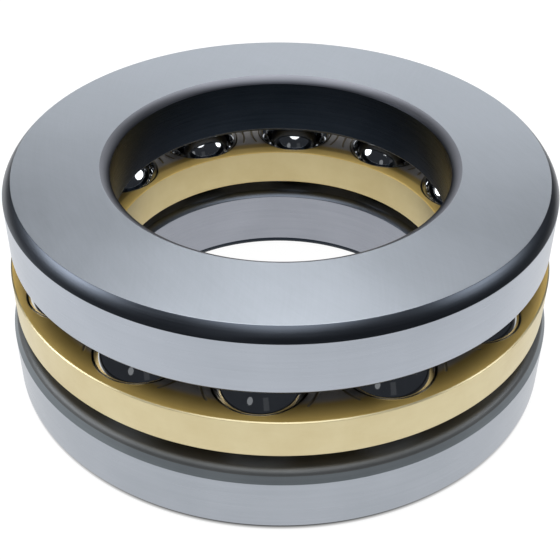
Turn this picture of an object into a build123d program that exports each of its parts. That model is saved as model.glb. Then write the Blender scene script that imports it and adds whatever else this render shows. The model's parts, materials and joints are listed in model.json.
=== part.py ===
"""Single-direction thrust ball bearing with a machined brass cage.

Pieces: a housing washer below, a shaft washer above, and between them a one-piece cage
that carries twelve balls.  Each piece is one solid in its own STEP file.

Frame: millimetres, +Z up along the bearing axis, origin on the axis at the housing
washer's seat face.  The nearest ball to -Y is ball_01, and the numbers run
counterclockwise seen from above.
"""
from build123d import *
import math
import os

# ---- driving dimensions ----------------------------------------------------------------
SHAFT_BORE = 150.0            # bore of the shaft washer, gripped by the shaft
SHAFT_WASHER_OD = 242.0
HOUSING_BORE = 154.0          # bore of the housing washer, clear of the shaft
HOUSING_OD = 250.0            # seat in the housing
WASHER_THICKNESS = 31.5

BALL_DIAMETER = 41.275        # 1 5/8 inch
BALL_COUNT = 12
PITCH_DIAMETER = 198.0
FIRST_BALL_ANGLE = -94.3      # degrees from +X

GROOVE_DEPTH = 2.2
GROOVE_RADIUS = 0.53 * BALL_DIAMETER
ROLLING_GAP = 0.02            # between a ball and each groove bottom

CAGE_OD = 245.0
CAGE_ID = 153.2
CAGE_THICKNESS = 17.8
CAGE_DROP = 1.7               # the cage hangs this far below the ball centres
CAGE_OUTER_CHAMFER = 0.4
CAGE_INNER_CHAMFER = 0.4
POCKET_CLEARANCE = 0.25       # round each ball

STAKE_RADIUS = 23.4           # centre line of a staking groove, from the pocket's centre
STAKE_WIDTH = 1.1
STAKE_SPAN = 72.0             # degrees of arc

# Edges of the washers: (radial, axial) size of a turned round that the grinding of the face
# and of the cylinder has cut short, so it meets both at a crisp line.
SHAFT_SEAT_EDGE = (4.1, 5.5)
SHAFT_RACEWAY_EDGE = (3.0, 3.0)
SHAFT_SEAT_BORE_EDGE = (4.2, 3.0)
SHAFT_RACEWAY_BORE_EDGE = (5.0, 3.6)
HOUSING_SEAT_EDGE = (2.5, 2.5)
HOUSING_SEAT_BORE_EDGE = (0.9, 2.9)
HOUSING_RACEWAY_BORE_EDGE = (4.0, 2.2)
EDGE_BULGE = 0.06             # height of the round over its chord, as a share of the chord

# The housing washer's shoulder, on its raceway side: a bevel that runs into a round.
SHOULDER_DROP = 5.5           # from the face down to the cylinder
SHOULDER_ROUND = 3.6          # radius
SHOULDER_SLOPE = 66.0         # degrees from the face to the bevel

# ---- derived places --------------------------------------------------------------------
BALL_RADIUS = BALL_DIAMETER / 2
PITCH_RADIUS = PITCH_DIAMETER / 2
BALL_CENTRE_Z = WASHER_THICKNESS - GROOVE_DEPTH + ROLLING_GAP + BALL_RADIUS
TOTAL_HEIGHT = 2 * BALL_CENTRE_Z
POCKET_RADIUS = BALL_RADIUS + POCKET_CLEARANCE
CAGE_CENTRE_Z = BALL_CENTRE_Z - CAGE_DROP
CAGE_TOP_Z = CAGE_CENTRE_Z + CAGE_THICKNESS / 2


def edge_points(corner_r, corner_z, towards_r, towards_z, size):
    """Three points of the round at a corner of a half section: on the wall, middle, on the face.

    towards_r and towards_z are +1 or -1 and point from the corner into the metal.
    """
    radial, axial = size
    on_wall = (corner_r, corner_z + towards_z * axial)
    on_face = (corner_r + towards_r * radial, corner_z)
    middle = (
        (on_wall[0] + on_face[0]) / 2 - towards_r * axial * EDGE_BULGE,
        (on_wall[1] + on_face[1]) / 2 - towards_z * radial * EDGE_BULGE,
    )
    return on_wall, middle, on_face


def plain_rim(outer_r, top_z):
    """Draws the shaft washer's raceway side outer edge.  Gives its ends on wall and face."""
    points = edge_points(outer_r, top_z, -1, -1, SHAFT_RACEWAY_EDGE)
    ThreePointArc(*points)
    return points[0], points[2]


def shoulder_rim(outer_r, top_z):
    """Draws the housing washer's shoulder.  Gives its ends on wall and face."""
    slope = math.radians(SHOULDER_SLOPE)
    bevel_height = SHOULDER_DROP - SHOULDER_ROUND * (1 - math.cos(slope))
    centre_r = outer_r - bevel_height / math.tan(slope) - SHOULDER_ROUND * math.sin(slope)
    on_wall = (outer_r, top_z - SHOULDER_DROP)
    curve = [
        (centre_r + SHOULDER_ROUND * math.sin(t), top_z - SHOULDER_ROUND * (1 - math.cos(t)))
        for t in (slope, slope / 2, 0)
    ]
    Line(on_wall, curve[0])
    ThreePointArc(*curve)
    return on_wall, curve[2]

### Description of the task
Return each line of the data exactly as written above.

### Final result
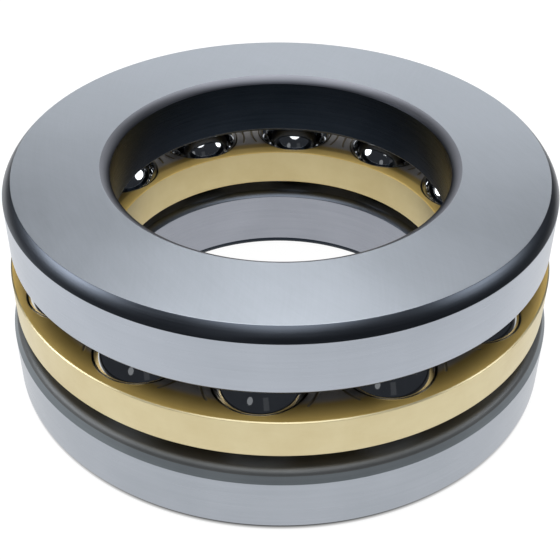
Turn this picture of an object into a build123d program that exports each of its parts. That model is saved as model.glb. Then write the Blender scene script that imports it and adds whatever else this render shows. The model's parts, materials and joints are listed in model.json.
=== part.py ===
"""Single-direction thrust ball bearing with a machined brass cage.

Pieces: a housing washer below, a shaft washer above, and between them a one-piece cage
that carries twelve balls.  Each piece is one solid in its own STEP file.

Frame: millimetres, +Z up along the bearing axis, origin on the axis at the housing
washer's seat face.  The nearest ball to -Y is ball_01, and the numbers run
counterclockwise seen from above.
"""
from build123d import *
import math
import os

# ---- driving dimensions ----------------------------------------------------------------
SHAFT_BORE = 150.0            # bore of the shaft washer, gripped by the shaft
SHAFT_WASHER_OD = 242.0
HOUSING_BORE = 154.0          # bore of the housing washer, clear of the shaft
HOUSING_OD = 250.0            # seat in the housing
WASHER_THICKNESS = 31.5

BALL_DIAMETER = 41.275        # 1 5/8 inch
BALL_COUNT = 12
PITCH_DIAMETER = 198.0
FIRST_BALL_ANGLE = -94.3      # degrees from +X

GROOVE_DEPTH = 2.2
GROOVE_RADIUS = 0.53 * BALL_DIAMETER
ROLLING_GAP = 0.02            # between a ball and each groove bottom

CAGE_OD = 245.0
CAGE_ID = 153.2
CAGE_THICKNESS = 17.8
CAGE_DROP = 1.7               # the cage hangs this far below the ball centres
CAGE_OUTER_CHAMFER = 0.4
CAGE_INNER_CHAMFER = 0.4
POCKET_CLEARANCE = 0.25       # round each ball

STAKE_RADIUS = 23.4           # centre line of a staking groove, from the pocket's centre
STAKE_WIDTH = 1.1
STAKE_SPAN = 72.0             # degrees of arc

# Edges of the washers: (radial, axial) size of a turned round that the grinding of the face
# and of the cylinder has cut short, so it meets both at a crisp line.
SHAFT_SEAT_EDGE = (4.1, 5.5)
SHAFT_RACEWAY_EDGE = (3.0, 3.0)
SHAFT_SEAT_BORE_EDGE = (4.2, 3.0)
SHAFT_RACEWAY_BORE_EDGE = (5.0, 3.6)
HOUSING_SEAT_EDGE = (2.5, 2.5)
HOUSING_SEAT_BORE_EDGE = (0.9, 2.9)
HOUSING_RACEWAY_BORE_EDGE = (4.0, 2.2)
EDGE_BULGE = 0.06             # height of the round over its chord, as a share of the chord

# The housing washer's shoulder, on its raceway side: a bevel that runs into a round.
SHOULDER_DROP = 5.5           # from the face down to the cylinder
SHOULDER_ROUND = 3.6          # radius
SHOULDER_SLOPE = 66.0         # degrees from the face to the bevel

# ---- derived places --------------------------------------------------------------------
BALL_RADIUS = BALL_DIAMETER / 2
PITCH_RADIUS = PITCH_DIAMETER / 2
BALL_CENTRE_Z = WASHER_THICKNESS - GROOVE_DEPTH + ROLLING_GAP + BALL_RADIUS
TOTAL_HEIGHT = 2 * BALL_CENTRE_Z
POCKET_RADIUS = BALL_RADIUS + POCKET_CLEARANCE
CAGE_CENTRE_Z = BALL_CENTRE_Z - CAGE_DROP
CAGE_TOP_Z = CAGE_CENTRE_Z + CAGE_THICKNESS / 2


def edge_points(corner_r, corner_z, towards_r, towards_z, size):
    """Three points of the round at a corner of a half section: on the wall, middle, on the face.

    towards_r and towards_z are +1 or -1 and point from the corner into the metal.
    """
    radial, axial = size
    on_wall = (corner_r, corner_z + towards_z * axial)
    on_face = (corner_r + towards_r * radial, corner_z)
    middle = (
        (on_wall[0] + on_face[0]) / 2 - towards_r * axial * EDGE_BULGE,
        (on_wall[1] + on_face[1]) / 2 - towards_z * radial * EDGE_BULGE,
    )
    return on_wall, middle, on_face


def plain_rim(outer_r, top_z):
    """Draws the shaft washer's raceway side outer edge.  Gives its ends on wall and face."""
    points = edge_points(outer_r, top_z, -1, -1, SHAFT_RACEWAY_EDGE)
    ThreePointArc(*points)
    return points[0], points[2]


def shoulder_rim(outer_r, top_z):
    """Draws the housing washer's shoulder.  Gives its ends on wall and face."""
    slope = math.radians(SHOULDER_SLOPE)
    bevel_height = SHOULDER_DROP - SHOULDER_ROUND * (1 - math.cos(slope))
    centre_r = outer_r - bevel_height / math.tan(slope) - SHOULDER_ROUND * math.sin(slope)
    on_wall = (outer_r, top_z - SHOULDER_DROP)
    curve = [
        (centre_r + SHOULDER_ROUND * math.sin(t), top_z - SHOULDER_ROUND * (1 - math.cos(t)))
        for t in (slope, slope / 2, 0)
    ]
    Line(on_wall, curve[0])
    ThreePointArc(*curve)
    return on_wall, curve[2]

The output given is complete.